◆ To be done
Copy out all of the material exactly as presented.
┌─ Information supplied
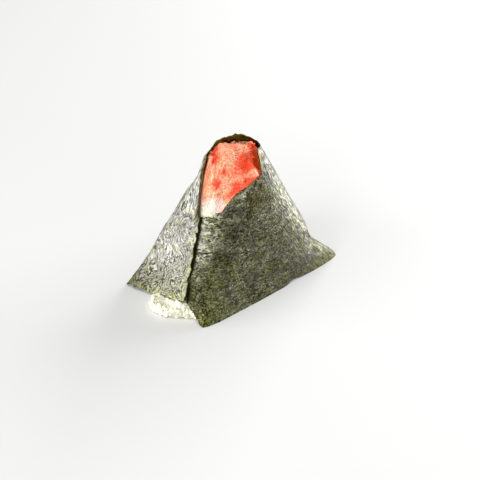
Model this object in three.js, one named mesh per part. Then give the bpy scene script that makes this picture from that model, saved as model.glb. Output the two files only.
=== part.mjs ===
// Triangular rice ball (onigiri) wrapped in one sheet of nori, open at the top over a filling of roe.
// Units are millimetres, +Z is up, and the origin is the middle of the base, on the ground.
//
// Every surface comes from one tapering "tent", tent(p, z). p runs once round the rice ball:
//   0 = front left corner, 1 = front right, 2 = back right, 3 = back left, 4 = front left again
// and z is the height. The nori follows the tent just outside it, rice and roe fill it inside.
import * as THREE from 'three';

// ---- driving dimensions (mm) ----
const TALL = 90;              // height over which the tent's sides are described
const FRONT_LEFT_X = [-42, -15.5, -2.3];  // at the ground, at TALL, and bulge half way up
const BACK_LEFT_X = [-50, -14, -0.5];
const RIGHT_X = [42, 6, 3.0];
const FRONT_Y = [-27.5, -6.5, 0.7];
const BACK_Y = [26, 2, 4.0];
const SQUARENESS = [5, 2.3];  // power of the rounded cross-section, at the ground and near the top
// sheet corners that stand out at the base, a dent under the hood at the back left, a fuller front
// left corner half way up and a kink above the right corner:
// p, reach in x, reach in y, height where it is greatest, reach in height, width in p, fall-off
const WINGS = [
  [0, -5.5, -1.5, 0, 9, 0.17, 1.0],
  [1, 11.5, -1.0, 0, 15, 0.16, 1.5],
  [2, 5.0, 1.0, 0, 12, 0.18, 1.2],
  [3, -11.0, 3.0, 0, 16, 0.20, 1.0],
  [3, 3.2, -2.2, 70, 8, 0.35, 2.0],
  [0, 1.6, 1.2, 40, 16, 0.22, 2.0],
  [1, -2.6, 1.0, 15, 6.5, 0.22, 2.0],
];
const SHEET = 0.6;            // thickness of the nori
const SHEET_START = -0.65;    // p where the sheet begins, under its own flap
const SHEET_END = 3.75;       // p where the flap ends, on the left face
const FLAP_LIFT = 1.5;        // how far the flap stands off the sheet under it
const GAP = 0.4;              // clearance between nori and filling
const RICE_TONGUE = 10.0;     // how far the rice squeezes out under the flap
const HEAP = [-3.5, -2.5, 80.5];      // middle of the roe, and the height of its top

// ---- small helpers ----
const clamp01 = (t) => Math.min(1, Math.max(0, t));

function ease(a, b, t) {
  const u = clamp01((t - a) / (b - a));
  return u * u * (3 - 2 * u);
}

const mix = (a, b, t) => a + (b - a) * t;
const bell = (middle, width, t) => Math.exp(-(((t - middle) / width) ** 2));

// straight taper plus a bulge that is greatest half way up
function taper([low, high, bulge], z) {
  const h = z / TALL;
  return mix(low, high, h) + 4 * bulge * h * (1 - h);
}

// the point at p on the outline of the square from (-1, -1) to (1, 1)
function onSquare(p) {
  const q = ((p % 4) + 4) % 4;
  const side = Math.floor(q);
  const f = 2 * (q - side) - 1;
  return [[f, -1], [1, f], [-f, 1], [-1, -f]][side];
}

// gentle unevenness of a hand-pressed rice ball
function uneven(p, z) {
  const turn = (p * Math.PI) / 2;
  const broad = Math.sin(2 * turn + 0.055 * z + 0.6) * Math.sin(0.09 * z + 1.1);
  const small = Math.sin(7 * turn - 0.13 * z + 2.0) * Math.sin(0.16 * z + 0.4);
  return 0.35 * broad + 0.22 * small;
}

function tentPlain(p, z, wing) {
  const power = mix(SQUARENESS[0], SQUARENESS[1], ease(0, 80, z));
  const [cx, cy] = onSquare(p);
  const size = (Math.abs(cx) ** power + Math.abs(cy) ** power) ** (1 / power);
  const ux = cx / size;
  const uy = cy / size;
  const back = (1 + uy) / 2;
  const left = mix(taper(FRONT_LEFT_X, z), taper(BACK_LEFT_X, z), back);
  let x = mix(left, taper(RIGHT_X, z), (1 + ux) / 2);
  let y = mix(taper(FRONT_Y, z), taper(BACK_Y, z), back);
  for (const [corner, reachX, reachY, middle, height, width, fall] of WINGS) {
    const d = ((((p - corner + 2) % 4) + 4) % 4) - 2;
    const share = middle > 0 ? 1 : wing;
    const w = share * Math.exp(-((d / width) ** 2)) * Math.exp(-((Math.abs(z - middle) / height) ** fall));
    x += reachX * w;
    y += reachY * w;
  }
  return [x, y];
}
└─
◆ Solution to the exercise
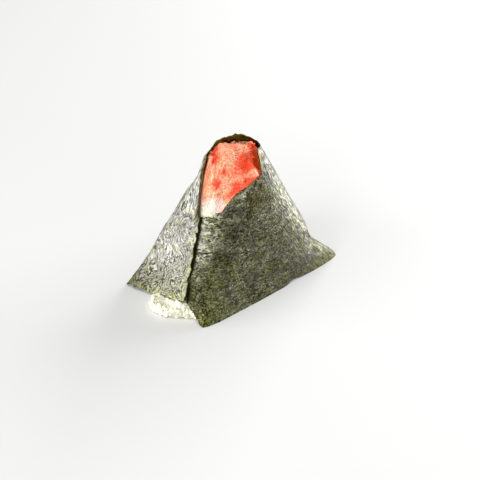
Model this object in three.js, one named mesh per part. Then give the bpy scene script that makes this picture from that model, saved as model.glb. Output the two files only.
=== part.mjs ===
// Triangular rice ball (onigiri) wrapped in one sheet of nori, open at the top over a filling of roe.
// Units are millimetres, +Z is up, and the origin is the middle of the base, on the ground.
//
// Every surface comes from one tapering "tent", tent(p, z). p runs once round the rice ball:
//   0 = front left corner, 1 = front right, 2 = back right, 3 = back left, 4 = front left again
// and z is the height. The nori follows the tent just outside it, rice and roe fill it inside.
import * as THREE from 'three';

// ---- driving dimensions (mm) ----
const TALL = 90;              // height over which the tent's sides are described
const FRONT_LEFT_X = [-42, -15.5, -2.3];  // at the ground, at TALL, and bulge half way up
const BACK_LEFT_X = [-50, -14, -0.5];
const RIGHT_X = [42, 6, 3.0];
const FRONT_Y = [-27.5, -6.5, 0.7];
const BACK_Y = [26, 2, 4.0];
const SQUARENESS = [5, 2.3];  // power of the rounded cross-section, at the ground and near the top
// sheet corners that stand out at the base, a dent under the hood at the back left, a fuller front
// left corner half way up and a kink above the right corner:
// p, reach in x, reach in y, height where it is greatest, reach in height, width in p, fall-off
const WINGS = [
  [0, -5.5, -1.5, 0, 9, 0.17, 1.0],
  [1, 11.5, -1.0, 0, 15, 0.16, 1.5],
  [2, 5.0, 1.0, 0, 12, 0.18, 1.2],
  [3, -11.0, 3.0, 0, 16, 0.20, 1.0],
  [3, 3.2, -2.2, 70, 8, 0.35, 2.0],
  [0, 1.6, 1.2, 40, 16, 0.22, 2.0],
  [1, -2.6, 1.0, 15, 6.5, 0.22, 2.0],
];
const SHEET = 0.6;            // thickness of the nori
const SHEET_START = -0.65;    // p where the sheet begins, under its own flap
const SHEET_END = 3.75;       // p where the flap ends, on the left face
const FLAP_LIFT = 1.5;        // how far the flap stands off the sheet under it
const GAP = 0.4;              // clearance between nori and filling
const RICE_TONGUE = 10.0;     // how far the rice squeezes out under the flap
const HEAP = [-3.5, -2.5, 80.5];      // middle of the roe, and the height of its top

// ---- small helpers ----
const clamp01 = (t) => Math.min(1, Math.max(0, t));

function ease(a, b, t) {
  const u = clamp01((t - a) / (b - a));
  return u * u * (3 - 2 * u);
}

const mix = (a, b, t) => a + (b - a) * t;
const bell = (middle, width, t) => Math.exp(-(((t - middle) / width) ** 2));

// straight taper plus a bulge that is greatest half way up
function taper([low, high, bulge], z) {
  const h = z / TALL;
  return mix(low, high, h) + 4 * bulge * h * (1 - h);
}

// the point at p on the outline of the square from (-1, -1) to (1, 1)
function onSquare(p) {
  const q = ((p % 4) + 4) % 4;
  const side = Math.floor(q);
  const f = 2 * (q - side) - 1;
  return [[f, -1], [1, f], [-f, 1], [-1, -f]][side];
}

// gentle unevenness of a hand-pressed rice ball
function uneven(p, z) {
  const turn = (p * Math.PI) / 2;
  const broad = Math.sin(2 * turn + 0.055 * z + 0.6) * Math.sin(0.09 * z + 1.1);
  const small = Math.sin(7 * turn - 0.13 * z + 2.0) * Math.sin(0.16 * z + 0.4);
  return 0.35 * broad + 0.22 * small;
}

function tentPlain(p, z, wing) {
  const power = mix(SQUARENESS[0], SQUARENESS[1], ease(0, 80, z));
  const [cx, cy] = onSquare(p);
  const size = (Math.abs(cx) ** power + Math.abs(cy) ** power) ** (1 / power);
  const ux = cx / size;
  const uy = cy / size;
  const back = (1 + uy) / 2;
  const left = mix(taper(FRONT_LEFT_X, z), taper(BACK_LEFT_X, z), back);
  let x = mix(left, taper(RIGHT_X, z), (1 + ux) / 2);
  let y = mix(taper(FRONT_Y, z), taper(BACK_Y, z), back);
  for (const [corner, reachX, reachY, middle, height, width, fall] of WINGS) {
    const d = ((((p - corner + 2) % 4) + 4) % 4) - 2;
    const share = middle > 0 ? 1 : wing;
    const w = share * Math.exp(-((d / width) ** 2)) * Math.exp(-((Math.abs(z - middle) / height) ** fall));
    x += reachX * w;
    y += reachY * w;
  }
  return [x, y];
}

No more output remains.